* _Aim_: In the listing below, locate the line containing "leaf.name, rib.data, socket_green)" and the line containing "# the place". Output both of them and every line between, exactly as written, and nothing more.
─── Dataset content
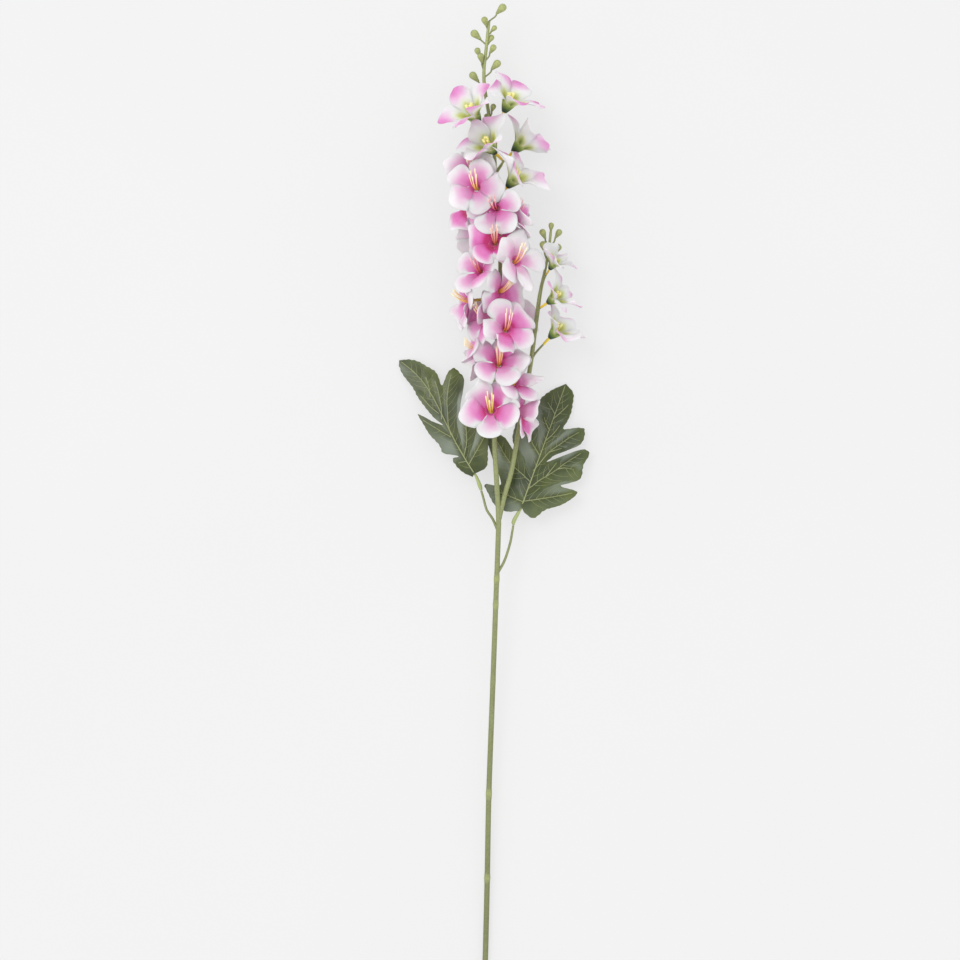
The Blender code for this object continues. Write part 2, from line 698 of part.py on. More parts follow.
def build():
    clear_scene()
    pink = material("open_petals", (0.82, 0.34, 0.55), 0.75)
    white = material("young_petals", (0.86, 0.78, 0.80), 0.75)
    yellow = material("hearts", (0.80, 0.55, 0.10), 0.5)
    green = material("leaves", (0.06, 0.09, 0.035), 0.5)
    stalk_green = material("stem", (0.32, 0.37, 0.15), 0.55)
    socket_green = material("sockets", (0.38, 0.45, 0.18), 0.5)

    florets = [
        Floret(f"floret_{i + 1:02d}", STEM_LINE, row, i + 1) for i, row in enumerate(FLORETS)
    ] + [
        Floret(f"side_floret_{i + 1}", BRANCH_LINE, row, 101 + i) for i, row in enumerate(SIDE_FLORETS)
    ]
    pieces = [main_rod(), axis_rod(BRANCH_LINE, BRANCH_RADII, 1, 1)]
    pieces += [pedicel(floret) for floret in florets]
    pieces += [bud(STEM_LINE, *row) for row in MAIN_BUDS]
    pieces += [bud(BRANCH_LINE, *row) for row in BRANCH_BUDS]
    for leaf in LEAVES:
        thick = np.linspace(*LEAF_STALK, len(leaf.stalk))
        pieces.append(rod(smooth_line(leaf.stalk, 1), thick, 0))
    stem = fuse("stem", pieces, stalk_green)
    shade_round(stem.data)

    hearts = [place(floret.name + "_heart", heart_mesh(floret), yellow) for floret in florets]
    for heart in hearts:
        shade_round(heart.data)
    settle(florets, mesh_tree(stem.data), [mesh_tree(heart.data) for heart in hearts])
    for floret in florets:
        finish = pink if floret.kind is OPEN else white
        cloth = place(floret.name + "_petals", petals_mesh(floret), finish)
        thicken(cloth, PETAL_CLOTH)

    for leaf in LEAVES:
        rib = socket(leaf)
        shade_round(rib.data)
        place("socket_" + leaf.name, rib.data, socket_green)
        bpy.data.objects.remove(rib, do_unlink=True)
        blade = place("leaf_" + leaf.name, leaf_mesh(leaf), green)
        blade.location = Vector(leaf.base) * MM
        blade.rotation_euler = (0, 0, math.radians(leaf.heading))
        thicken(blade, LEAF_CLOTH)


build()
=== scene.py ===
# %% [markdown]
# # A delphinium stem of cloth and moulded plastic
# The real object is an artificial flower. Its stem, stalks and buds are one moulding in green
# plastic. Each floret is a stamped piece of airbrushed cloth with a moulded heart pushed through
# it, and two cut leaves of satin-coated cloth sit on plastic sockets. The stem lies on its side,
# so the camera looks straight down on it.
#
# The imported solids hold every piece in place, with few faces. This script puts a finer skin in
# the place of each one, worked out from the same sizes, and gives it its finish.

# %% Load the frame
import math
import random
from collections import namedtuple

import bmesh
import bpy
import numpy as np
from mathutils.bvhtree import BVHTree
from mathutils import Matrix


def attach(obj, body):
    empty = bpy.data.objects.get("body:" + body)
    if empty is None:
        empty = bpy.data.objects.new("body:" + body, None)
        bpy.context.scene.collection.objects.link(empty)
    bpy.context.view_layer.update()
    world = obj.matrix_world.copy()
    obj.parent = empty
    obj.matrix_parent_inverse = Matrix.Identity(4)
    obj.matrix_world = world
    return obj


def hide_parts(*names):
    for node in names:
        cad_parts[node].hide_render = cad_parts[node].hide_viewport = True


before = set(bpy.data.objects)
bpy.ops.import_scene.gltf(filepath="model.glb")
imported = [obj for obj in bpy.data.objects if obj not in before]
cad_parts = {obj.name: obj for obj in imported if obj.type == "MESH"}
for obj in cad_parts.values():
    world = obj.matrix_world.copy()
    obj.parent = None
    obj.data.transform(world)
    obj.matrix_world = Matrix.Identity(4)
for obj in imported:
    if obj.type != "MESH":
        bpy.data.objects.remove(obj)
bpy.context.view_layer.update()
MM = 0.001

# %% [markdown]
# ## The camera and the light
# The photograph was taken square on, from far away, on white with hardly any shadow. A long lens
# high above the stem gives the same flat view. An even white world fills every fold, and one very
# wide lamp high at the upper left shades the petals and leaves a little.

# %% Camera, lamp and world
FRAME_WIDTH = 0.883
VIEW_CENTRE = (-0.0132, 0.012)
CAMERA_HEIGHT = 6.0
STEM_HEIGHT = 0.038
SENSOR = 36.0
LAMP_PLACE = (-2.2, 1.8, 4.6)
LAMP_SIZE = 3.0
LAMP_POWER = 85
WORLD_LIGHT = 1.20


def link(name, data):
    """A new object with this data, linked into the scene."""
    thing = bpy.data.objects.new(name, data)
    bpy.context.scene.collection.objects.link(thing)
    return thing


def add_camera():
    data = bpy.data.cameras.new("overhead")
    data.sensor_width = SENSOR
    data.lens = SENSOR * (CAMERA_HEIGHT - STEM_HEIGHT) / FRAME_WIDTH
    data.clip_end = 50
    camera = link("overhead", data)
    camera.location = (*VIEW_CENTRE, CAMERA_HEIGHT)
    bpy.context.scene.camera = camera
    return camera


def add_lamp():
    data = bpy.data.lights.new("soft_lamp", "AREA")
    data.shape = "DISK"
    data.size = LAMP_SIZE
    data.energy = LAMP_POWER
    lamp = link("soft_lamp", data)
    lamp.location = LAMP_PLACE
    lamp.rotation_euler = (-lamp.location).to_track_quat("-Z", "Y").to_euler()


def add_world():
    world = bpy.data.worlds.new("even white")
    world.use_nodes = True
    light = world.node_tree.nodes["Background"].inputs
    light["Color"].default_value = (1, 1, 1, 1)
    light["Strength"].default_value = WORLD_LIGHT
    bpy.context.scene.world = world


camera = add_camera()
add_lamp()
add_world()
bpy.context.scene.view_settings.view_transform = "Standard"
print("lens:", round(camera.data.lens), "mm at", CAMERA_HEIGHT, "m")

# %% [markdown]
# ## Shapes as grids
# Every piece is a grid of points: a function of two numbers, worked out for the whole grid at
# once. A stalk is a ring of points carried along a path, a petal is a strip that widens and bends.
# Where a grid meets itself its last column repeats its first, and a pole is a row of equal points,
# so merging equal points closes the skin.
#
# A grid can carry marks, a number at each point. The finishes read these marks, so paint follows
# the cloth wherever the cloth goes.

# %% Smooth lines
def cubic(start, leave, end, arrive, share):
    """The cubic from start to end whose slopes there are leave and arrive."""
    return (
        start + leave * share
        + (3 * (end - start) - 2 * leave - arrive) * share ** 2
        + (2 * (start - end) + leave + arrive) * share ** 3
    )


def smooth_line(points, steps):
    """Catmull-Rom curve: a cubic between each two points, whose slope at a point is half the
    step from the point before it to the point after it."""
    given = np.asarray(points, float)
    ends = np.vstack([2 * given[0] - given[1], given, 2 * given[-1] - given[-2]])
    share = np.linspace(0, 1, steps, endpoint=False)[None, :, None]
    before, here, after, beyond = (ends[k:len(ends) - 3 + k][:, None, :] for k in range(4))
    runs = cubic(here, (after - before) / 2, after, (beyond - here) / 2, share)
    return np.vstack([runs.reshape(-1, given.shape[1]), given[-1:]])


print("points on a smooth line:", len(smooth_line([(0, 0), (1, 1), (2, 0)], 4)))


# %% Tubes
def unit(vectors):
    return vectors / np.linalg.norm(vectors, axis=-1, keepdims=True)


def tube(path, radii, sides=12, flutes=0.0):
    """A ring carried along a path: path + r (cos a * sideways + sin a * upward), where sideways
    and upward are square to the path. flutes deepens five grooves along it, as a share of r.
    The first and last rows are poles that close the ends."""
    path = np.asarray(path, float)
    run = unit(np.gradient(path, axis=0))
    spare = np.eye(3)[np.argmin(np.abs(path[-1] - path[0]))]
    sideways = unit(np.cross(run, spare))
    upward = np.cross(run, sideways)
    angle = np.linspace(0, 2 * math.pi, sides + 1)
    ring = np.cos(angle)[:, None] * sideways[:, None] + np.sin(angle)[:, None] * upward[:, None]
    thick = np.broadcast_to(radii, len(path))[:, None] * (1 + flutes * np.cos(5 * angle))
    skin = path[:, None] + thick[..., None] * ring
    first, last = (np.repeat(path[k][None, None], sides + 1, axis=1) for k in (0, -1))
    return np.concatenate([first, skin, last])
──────
* _Full response_:
        place("socket_" + leaf.name, rib.data, socket_green)
        bpy.data.objects.remove(rib, do_unlink=True)
        blade = place("leaf_" + leaf.name, leaf_mesh(leaf), green)
        blade.location = Vector(leaf.base) * MM
        blade.rotation_euler = (0, 0, math.radians(leaf.heading))
        thicken(blade, LEAF_CLOTH)


build()
=== scene.py ===
# %% [markdown]
# # A delphinium stem of cloth and moulded plastic
# The real object is an artificial flower. Its stem, stalks and buds are one moulding in green
# plastic. Each floret is a stamped piece of airbrushed cloth with a moulded heart pushed through
# it, and two cut leaves of satin-coated cloth sit on plastic sockets. The stem lies on its side,
# so the camera looks straight down on it.
#
# The imported solids hold every piece in place, with few faces. This script puts a finer skin in
# the place of each one, worked out from the same sizes, and gives it its finish.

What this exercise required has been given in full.